To take a first example, The Empire Remains Christmas Pudding (2013–ongoing), a performance that was part of the broader project The Empire Remains Shop (2013–ongoing), made use of a 1928 Christmas pudding recipe from the Empire Marketing Board, an organisation set up to promote and celebrate the consumption of goods produced within the British Empire. The recipe calls for Australian currants, South African candied peel, eggs from the Irish Free State, nutmeg from the British West Indies and brandy that might be Cypriot or Palestinian. Over time, however, many of these geographical and political boundaries have shifted. Supply chains have become more tortuous, and Britain’s relationship with its own colonial and imperial past has become something to grapple with rather than take solipsistic pride in. Cooking Sections traced these shifting dynamics by recreating that original Christmas pudding recipe. Charting the modern origins of the ingredients used in 1928, and ‘turning the locations in the new recipe for the pudding into an edible map’, they made tangible the changes in Britain’s political, economic and cultural network of supply. 01 Their pudding signals a changing awareness of the former British Empire, and the enduring ghosts of colonial and imperial abuse.

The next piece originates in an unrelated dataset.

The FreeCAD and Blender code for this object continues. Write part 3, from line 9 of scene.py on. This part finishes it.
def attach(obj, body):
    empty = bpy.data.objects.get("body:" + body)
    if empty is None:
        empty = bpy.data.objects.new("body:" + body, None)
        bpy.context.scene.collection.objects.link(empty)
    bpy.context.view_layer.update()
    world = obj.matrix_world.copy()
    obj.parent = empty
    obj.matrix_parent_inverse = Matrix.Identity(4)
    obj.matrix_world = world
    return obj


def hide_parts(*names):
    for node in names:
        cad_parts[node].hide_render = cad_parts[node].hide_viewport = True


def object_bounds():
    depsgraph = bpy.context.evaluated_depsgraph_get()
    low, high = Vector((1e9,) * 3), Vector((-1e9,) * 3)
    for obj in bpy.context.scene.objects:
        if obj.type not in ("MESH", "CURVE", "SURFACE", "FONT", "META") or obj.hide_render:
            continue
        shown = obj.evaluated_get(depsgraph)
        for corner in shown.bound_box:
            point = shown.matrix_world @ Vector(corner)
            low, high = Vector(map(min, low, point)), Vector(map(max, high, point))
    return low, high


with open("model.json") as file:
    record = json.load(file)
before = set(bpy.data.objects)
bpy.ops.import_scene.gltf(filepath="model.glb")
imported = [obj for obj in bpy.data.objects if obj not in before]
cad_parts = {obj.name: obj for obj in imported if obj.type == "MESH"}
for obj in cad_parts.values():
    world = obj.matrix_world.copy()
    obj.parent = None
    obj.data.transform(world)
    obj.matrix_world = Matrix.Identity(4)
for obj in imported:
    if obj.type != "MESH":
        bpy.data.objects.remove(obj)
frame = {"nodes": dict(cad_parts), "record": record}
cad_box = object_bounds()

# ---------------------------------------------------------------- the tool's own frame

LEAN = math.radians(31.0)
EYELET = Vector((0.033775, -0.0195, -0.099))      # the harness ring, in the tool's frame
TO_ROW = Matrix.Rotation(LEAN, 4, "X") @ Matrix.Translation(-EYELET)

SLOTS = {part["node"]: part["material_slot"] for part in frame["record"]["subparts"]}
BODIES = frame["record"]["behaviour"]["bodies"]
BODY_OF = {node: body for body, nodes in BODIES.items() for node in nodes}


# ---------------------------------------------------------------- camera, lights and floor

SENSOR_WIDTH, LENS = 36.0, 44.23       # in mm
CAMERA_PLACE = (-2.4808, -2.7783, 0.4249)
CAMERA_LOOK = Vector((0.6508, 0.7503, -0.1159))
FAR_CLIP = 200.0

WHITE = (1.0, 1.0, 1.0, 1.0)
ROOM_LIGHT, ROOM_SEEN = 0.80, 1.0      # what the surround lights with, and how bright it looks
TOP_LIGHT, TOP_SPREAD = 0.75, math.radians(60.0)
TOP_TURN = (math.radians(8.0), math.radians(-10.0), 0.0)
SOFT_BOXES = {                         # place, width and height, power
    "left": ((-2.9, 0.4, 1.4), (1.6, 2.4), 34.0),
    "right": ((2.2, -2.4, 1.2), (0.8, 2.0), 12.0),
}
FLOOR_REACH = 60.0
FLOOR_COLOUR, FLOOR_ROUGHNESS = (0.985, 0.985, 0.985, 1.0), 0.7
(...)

The project Climavore (2015–ongoing), much like The Empire Remains Shop, reflects on serious global issues, however, this project also faces the future, proposing a new form of eating that plays on the idea of the ‘locavore’ (who eats according to what can be locally grown and acquired). Unlike a locavore, the ‘climavore’ would eat according to climate events, their choices not just inflicting less damage on the natural world, but actually improving the ecological health of the land and sea around them. Incorporating detailed research, recipe writing, performance and site-specific installations, this concept is as bold and interesting in its scientific and political outlook as its artistic output. As with The Empire Remains Christmas Pudding, a focus on cooking allows the participant or viewer to consider how their own eating experiences and choices link their bodies and minds to various spatial and temporal contexts.

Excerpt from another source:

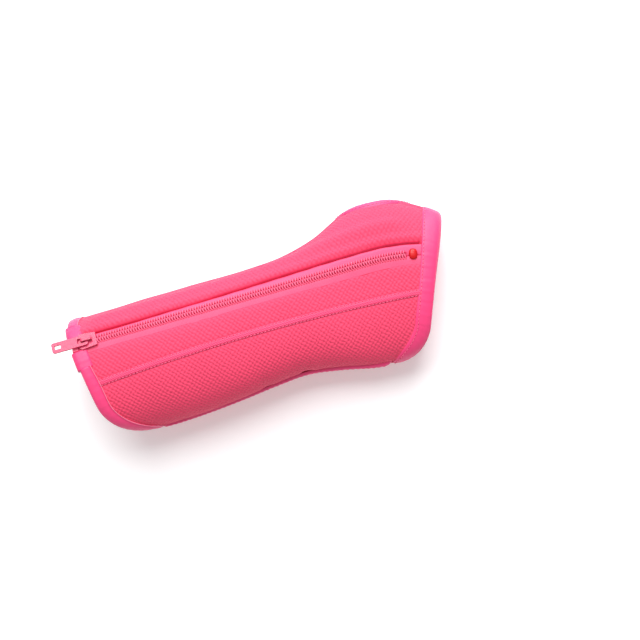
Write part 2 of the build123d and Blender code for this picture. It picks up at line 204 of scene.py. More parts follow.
def edge_x(y, hand):
    """The end edge in plan at y: a slanted line, rounded on the little-finger side."""
    sign = 1 if hand else -1
    at_zero, slant = HAND_EDGE if hand else FOREARM_EDGE
    line = at_zero + slant * y
    lean = sqrt(1 + slant * slant)
    middle_y = SIDE_LINE[sign] + CORNER
    middle_x = at_zero + slant * middle_y - sign * CORNER * lean
    touch_y = middle_y - sign * slant * CORNER / lean
    arc = middle_x + sign * np.sqrt(np.maximum(CORNER**2 - (np.minimum(y, touch_y) - middle_y) ** 2, 0))
    return np.where(y < touch_y, arc, line)


def edge_curve(g, hand):
    """The x of the end edge for each distance g round the cloth."""
    x = np.full(np.shape(g), 100.0 if hand else -100.0)
    for _ in range(60):
        x = 0.6 * x + 0.4 * edge_x(cloth(x, g)[..., 1], hand)
    return x


def seam_y(x):
    """The middle seam in plan."""
    return 0.6 - 0.00046 * (x - 35) ** 2


MIDDLE = girth_where(RULER, 1, seam_y(RULER), "back")
THUMB_LINE = girth_where(RULER, 2, FLAP_Z, "thumb")
LITTLE_LINE = girth_where(RULER, 2, FLAP_Z, "little")
WAY_ROUND = np.array([np.ptp(np.interp((0, 2 * pi), TURNS, row)) for row in LENGTHS])


def middle_seam(x):
    """Girth of the cover-stitched seam."""
    return np.interp(x, RULER, MIDDLE)


def thumb_side(x):
    """Girth of the thumb-side flap line."""
    return np.interp(x, RULER, THUMB_LINE)


def little_side(x):
    """Girth of the little-finger-side seam."""
    return np.interp(x, RULER, LITTLE_LINE)


def little_side_again(x):
    """The same seam, reached the long way round under the palm."""
    return little_side(x) + np.interp(x, RULER, WAY_ROUND)


HOLE_X = 79.0
HOLE_LENGTH, HOLE_WIDTH = 20.0, 12.3  # half axes of the thumb hole on the cloth
HOLE_GIRTH = float(girth_where(np.array([HOLE_X]), 2, 15.6, "thumb")[0])
print("thumb hole centre round the cloth, mm:", round(HOLE_GIRTH, 1))

# %% [markdown]
# ## Panels
# A panel of foam laminate isn't a flat sheet: it puffs between seams, dips along every stitched edge and
# turns over softly where it is cut. So a panel is a fine grid on the cloth, its outer face lifted by those
# effects, its inner face a laminate's thickness below, and the two joined round the rim.


# %% Relief of the cloth
def soft_step(value):
    """0 below 0, 1 above 1, eased between."""
    t = np.clip(value, 0, 1)
    return t * t * (3 - 2 * t)


def ridge(distance, half_width):
    """A rounded ridge, 1 at its crest and 0 past its half width."""
    return np.cos(np.clip(np.abs(distance) / half_width, 0, 1) * pi / 2) ** 2


def waves(x, g):
    """Slow unevenness of a worn, padded cloth."""
    return (
        0.16 * np.sin(0.071 * x + 0.05 * g + 0.6)
        + 0.12 * np.sin(0.13 * g - 0.047 * x + 2.1)
        + 0.08 * np.sin(0.19 * x + 0.11 * g + 4.0)
    )


def wrist_folds(x, g):
    """Shallow folds across both sides of the wrist, where the guard bends with the hand."""
    sides = soft_step((np.abs(g + 18) - 26) / 18)
    folds = 0.0
    for middle, lean, depth in ((2, 0.18, 0.55), (13, -0.12, 0.7), (25, 0.1, 0.5), (-12, -0.2, 0.35)):
        folds = folds - depth * ridge(x - middle - lean * (g + 18), 4.2)
    return folds * sides


def stay_ridge(x, g):
    """The soft ridge that the dorsal stay raises beside the zip."""
    crest = np.interp(x, (-90, 0, 60, 95), (13.0, 14.5, 18.0, 18.5))
    return 1.5 * ridge(g - crest, 6.0) * soft_step((x + 96) / 8) * soft_step((98 - x) / 14)


def panel_relief(x, g, to_rim):
    """Height of the panel's outer face above the plain cloth; to_rim is the distance to its edge."""
    rim_dip = -0.55 * (1 - soft_step(to_rim / 4.5))
    to_seam = np.abs(g - middle_seam(x))
    seam_dip = np.where((g < 0) & (g > -60), -0.35 * (1 - soft_step(to_seam / 4.0)), 0)
    return rim_dip + seam_dip + waves(x, g) + wrist_folds(x, g) + stay_ridge(x, g)


print("stay ridge at the middle, mm:", round(float(stay_ridge(0, 14.5)), 2))


# %% [markdown]
# Every piece is written straight into a mesh: a grid of points, its quads, and the place of each point on
# the flat cloth as its UV, so that a weave keeps its true size on every panel.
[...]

As the earth and its human and nonhuman inhabitants suffer from the harsh and unpredictable effects of climate change, there are difficulties in rendering the relevant academic research intelligible to a general public audience. One such issue is visibility. For example, while the image of the world’s forests as giant lungs is a familiar one (and one that gathers potency as we witness the combination of rainforest clearances and rampant wildfires that have been ravaging our collective breathing apparatus), less familiar is the idea of the oceans and marine life as vitally important oxygen producing resources. The acidification of oceans is not as troubling a visual as the dramatic burning of plant life and yet it poses a significant risk to our planet.

Cooking Sections, CLIMAVORE: On Tidal Zones, 2016. Installation view, Isle of Skye, Scotland. Courtesy the artists

A recent study has produced evidence that the mass extinction that occurred some sixty-six million years ago was likely to have been caused in part by a sudden, dramatic drop in oceanic PH levels following the meteorite collision that wiped out the dinosaurs. The study takes an in-depth look into the long-distant past, providing new perspectives on our present ecological situation. 02 The authors suggest that we urgently need to address the current acidification of oceans, caused by the absorption of man-made carbon emissions. Dr Michael Henehan, citing the drop of 0.25 PH units that his co-authored report claims has destroyed marine life on a colossal scale, states: ‘ocean acidification can precipitate ecological collapse. […] If 0.25 was enough to precipitate a mass extinction, we should be worried.’ 03

Worrying, however, feels like a painfully passive activity in the context of such evidence. But how can non-specialists begin to consider this kind of research? One issue is that of linking the vastness of academic knowledge with the kind of everyday action, demanding widespread participation, required to make change. The role of artists and designers, as cultural interventionists, is crucial here. By invoking the power of storytelling, prototyping and poetry, artists can convert meaningful words on a page into visual, audible imaginings of better worlds and actions – cultural calls to arms. And by incorporating rigorous ecological research in tangible, sensory, presentations, Pascual and Schwabe’s work allows ideas to be ingested (sometimes physically) and understood. It also responds to the political, social and cultural contexts surrounding that science in new and compelling ways that would be difficult to achieve from within the academy. In the context of food research, the power of this work can be immediate because food is something with which we all engage on a daily basis.04

It is much more widely understood today than it was 50 or even 10 years ago that how we eat impacts on the world around us. But what if questions around how we engage with food could be framed less as damage limitation than in terms of possibilities? What if we could move away from the inconvenient tweaking of diets (being asked to eat less of what we like) and towards positive acts of eating in ways that will improve the health of the planet? With a project like Climavore, Cooking Sections look at what is possible and what could be beautiful, rather than examining perceived behavioural failings. Rather than admonishing, they intrigue, inform and delight. Early iterations of the project saw the development of recipes that utilised drought-resistant ingredients in the context of a temporary water shortage, or seaweed and filtering bivalves in response to polluted shorelines. Not only did Cooking Sections develop a methodology for in-depth research into specific man-made climate and landscape alteration, they also went on to envision entire growing and eating cultures that would respond to these phenomena.